Les autorités actuelles sont partie prenante du projet de construction du mémorial Thomas Sankara. À preuve, le lancement de la campagne de souscription est placé sous le patronage du président Kaboré ainsi que le parrainage de l’ancien président ghanéen Jerry John Rawlings, que nous attendons le 2 octobre prochain à Ouagadougou. Nous voulons seulement créer un symbole par cette action. L’État burkinabè contribue au projet.
À ce jour, je peux vous affirmer que le CIM-TS a reçu des promesses de soutien de pays amis comme Cuba, l’Angola, l’Afrique du Sud.

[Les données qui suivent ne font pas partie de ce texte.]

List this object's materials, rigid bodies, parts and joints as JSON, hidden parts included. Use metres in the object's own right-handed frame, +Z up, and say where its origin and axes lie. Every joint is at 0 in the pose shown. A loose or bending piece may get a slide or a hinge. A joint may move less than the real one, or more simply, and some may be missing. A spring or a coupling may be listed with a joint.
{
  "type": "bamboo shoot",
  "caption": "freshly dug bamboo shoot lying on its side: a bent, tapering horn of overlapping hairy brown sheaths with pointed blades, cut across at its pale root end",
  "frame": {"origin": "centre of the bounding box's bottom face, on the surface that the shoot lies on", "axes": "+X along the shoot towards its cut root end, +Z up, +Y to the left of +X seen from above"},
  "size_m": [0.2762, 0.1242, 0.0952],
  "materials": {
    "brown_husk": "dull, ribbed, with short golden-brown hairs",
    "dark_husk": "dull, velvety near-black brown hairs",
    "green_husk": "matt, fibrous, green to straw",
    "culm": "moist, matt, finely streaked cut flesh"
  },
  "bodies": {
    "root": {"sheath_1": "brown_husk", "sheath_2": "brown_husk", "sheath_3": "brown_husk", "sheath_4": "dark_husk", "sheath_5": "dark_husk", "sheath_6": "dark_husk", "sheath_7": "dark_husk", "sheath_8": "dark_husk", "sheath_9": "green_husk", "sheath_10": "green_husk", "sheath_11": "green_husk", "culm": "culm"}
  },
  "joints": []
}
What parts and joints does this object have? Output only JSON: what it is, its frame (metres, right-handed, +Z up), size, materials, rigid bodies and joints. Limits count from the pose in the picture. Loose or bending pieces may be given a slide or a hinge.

Et le mouvement que nous lançons va s’étendre sur une longue période, dans la mesure où le projet de mémorial comprend plusieurs phases comme des réalisations à Gaoua, au Prytanée militaire de Kadiogo (PMK), là où Sankara a fait respectivement ses études primaires et secondaires. À Tema-Bokin, son village d’origine et surtout à Pô, où Sankara a bâti le bataillon « Bailo » qui s’est particulièrement illustré lors du conflit contre le Mali en 1974, nous allons faire des réalisations qu’il appartiendra au ministère en charge du Tourisme d’intégrer dans les circuits touristiques.
Où en est l’enquête judiciaire sur le drame du 15 octobre 1987 ?

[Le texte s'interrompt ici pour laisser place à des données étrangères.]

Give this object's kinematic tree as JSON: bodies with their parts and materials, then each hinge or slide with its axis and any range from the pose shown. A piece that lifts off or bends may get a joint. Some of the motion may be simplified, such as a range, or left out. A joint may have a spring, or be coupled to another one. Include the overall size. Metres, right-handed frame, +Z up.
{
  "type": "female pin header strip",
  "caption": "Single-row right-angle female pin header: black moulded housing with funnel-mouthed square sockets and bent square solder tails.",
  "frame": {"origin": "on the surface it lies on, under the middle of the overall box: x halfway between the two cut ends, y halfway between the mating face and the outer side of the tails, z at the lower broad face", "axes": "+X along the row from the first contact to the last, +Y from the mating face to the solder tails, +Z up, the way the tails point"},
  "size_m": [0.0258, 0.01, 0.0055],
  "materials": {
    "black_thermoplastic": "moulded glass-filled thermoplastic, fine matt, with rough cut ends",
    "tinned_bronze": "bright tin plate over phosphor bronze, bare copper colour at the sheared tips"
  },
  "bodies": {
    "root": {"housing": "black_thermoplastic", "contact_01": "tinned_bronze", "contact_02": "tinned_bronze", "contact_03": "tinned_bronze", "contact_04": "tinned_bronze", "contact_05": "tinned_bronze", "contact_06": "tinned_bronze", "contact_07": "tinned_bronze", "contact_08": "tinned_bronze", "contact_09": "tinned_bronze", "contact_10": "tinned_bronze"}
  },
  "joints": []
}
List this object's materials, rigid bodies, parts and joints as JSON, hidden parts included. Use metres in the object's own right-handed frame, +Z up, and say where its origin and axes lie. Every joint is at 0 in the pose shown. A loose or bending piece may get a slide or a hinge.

Nous avons apporté une énorme contribution à la manifestation de la vérité dans cette affaire. Personnellement, j’ai été auditionné par le juge d’instruction. Nous suivons de près l’évolution de la procédure judiciaire. Certes, l’enquête avait quelque peu stagné. Mais avec le juge d’instruction François Yameogo, le dossier a connu des avancées. Ce dernier nous a même assuré de son intention de boucler l’enquête avant la fin de cette année. Nous attendons donc l’ouverture du procès avec impatience.
Quels étaient vos rapports avec le président Sankara et les circonstances de votre rencontre ?
Le président Sankara était pour moi un ami et un camarade politique. En tant que membre du Conseil national de la Révolution, nous nous retrouvions lors des rencontres politiques avec les camarades civils et les organisations de gauche. Étant alors directeur du génie militaire et responsable de la sécurité du secteur ouest de la capitale, j’étais amené à échanger régulièrement avec Thomas Sankara. S’agissant de notre rencontre, je dois dire que nous nous connaissions depuis 1955. Nous avions fréquenté l’école primaire à Gaoua. Mais nos véritables retrouvailles remontent à l’année 1966, lorsque nous sommes entrés au Prytanée militaire de Kadiogo. C’est là que nos relations ont été intenses, avant de nous séparer encore pour notre formation d’officiers en 1969-1970 – lui à Madagascar et moi à Saint Cyr en France. Je suis rentré en 1974, en pleine guerre avec le Mali. Lorsque l’état-major a lancé la mobilisation générale, nous nous sommes retrouvés encore une fois sur le front. À la fin du conflit, j’ai été stationné à Djibo et lui a Pô, où il avait commencé la mise en place du Centre d’entraînement commando.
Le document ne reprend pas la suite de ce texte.